The cast is led by Terri J. Vaughn as a Mississippi Lieutenant Governor candidate. The cast also includes Jo Marie Payton, Jade Novah, Drew Olivia Tillman, Tré Boyd, Dyon Brooks, and Robert Craighead.

Principal photography for She the People began in 2024, combining on-location shoots and studio work to depict the series’ Mississippi setting. Jackson, Mississippi, served as a key filming site, with its historic buildings and neighborhoods used to reflect the political and cultural context of the narrative. Landmarks such as the Mississippi State Capitol were incorporated into scenes to represent government settings and aspects of the main character's political experience.

Interior scenes, including those set in government offices and residential spaces, were filmed at Tyler Perry Studios in Atlanta, Georgia. The studio facilities enabled greater control over production conditions.
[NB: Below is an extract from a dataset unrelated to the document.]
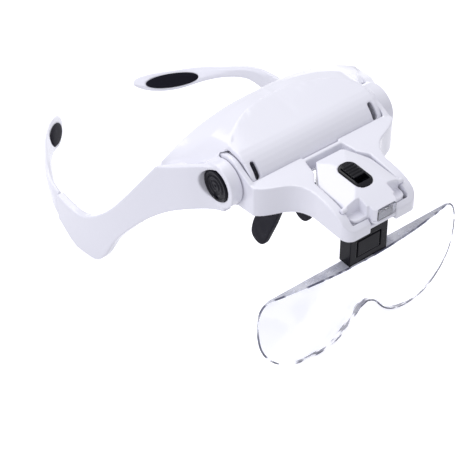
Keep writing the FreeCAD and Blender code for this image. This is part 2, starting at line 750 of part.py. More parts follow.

Additional scenes were also filmed in nearby Atlanta locations, including College Park and East Point, to provide visual variety.

==Broadcast==
The eight-episode first part of the series premiered on Netflix on May 22, 2025. Part 2 was released on August 14, 2025.

== Reception ==
On Rotten Tomatoes Miss Governor has a score of 50% based on reviews from 6 critics.

Miss Governor has received mixed reviews. Some critics have argued that while the show attempts to explore topics such as systemic racism and gender roles through satire, its comedic elements can at times weaken the impact of these themes. Joel Keller at Decider observed that the series often leans on repetitive jokes and exaggerated characterizations, which may detract from its intended social commentary. Kwaves and Beyond described the satire as superficial and the characters as underdeveloped, suggesting the show functions more effectively as casual entertainment than as pointed political critique.

Caroline Siede of The Daily Beast acknowledged the show's potential for both comedic and dramatic growth, noting that it succeeds in moments which offer nuanced commentary on Southern history and regional politics.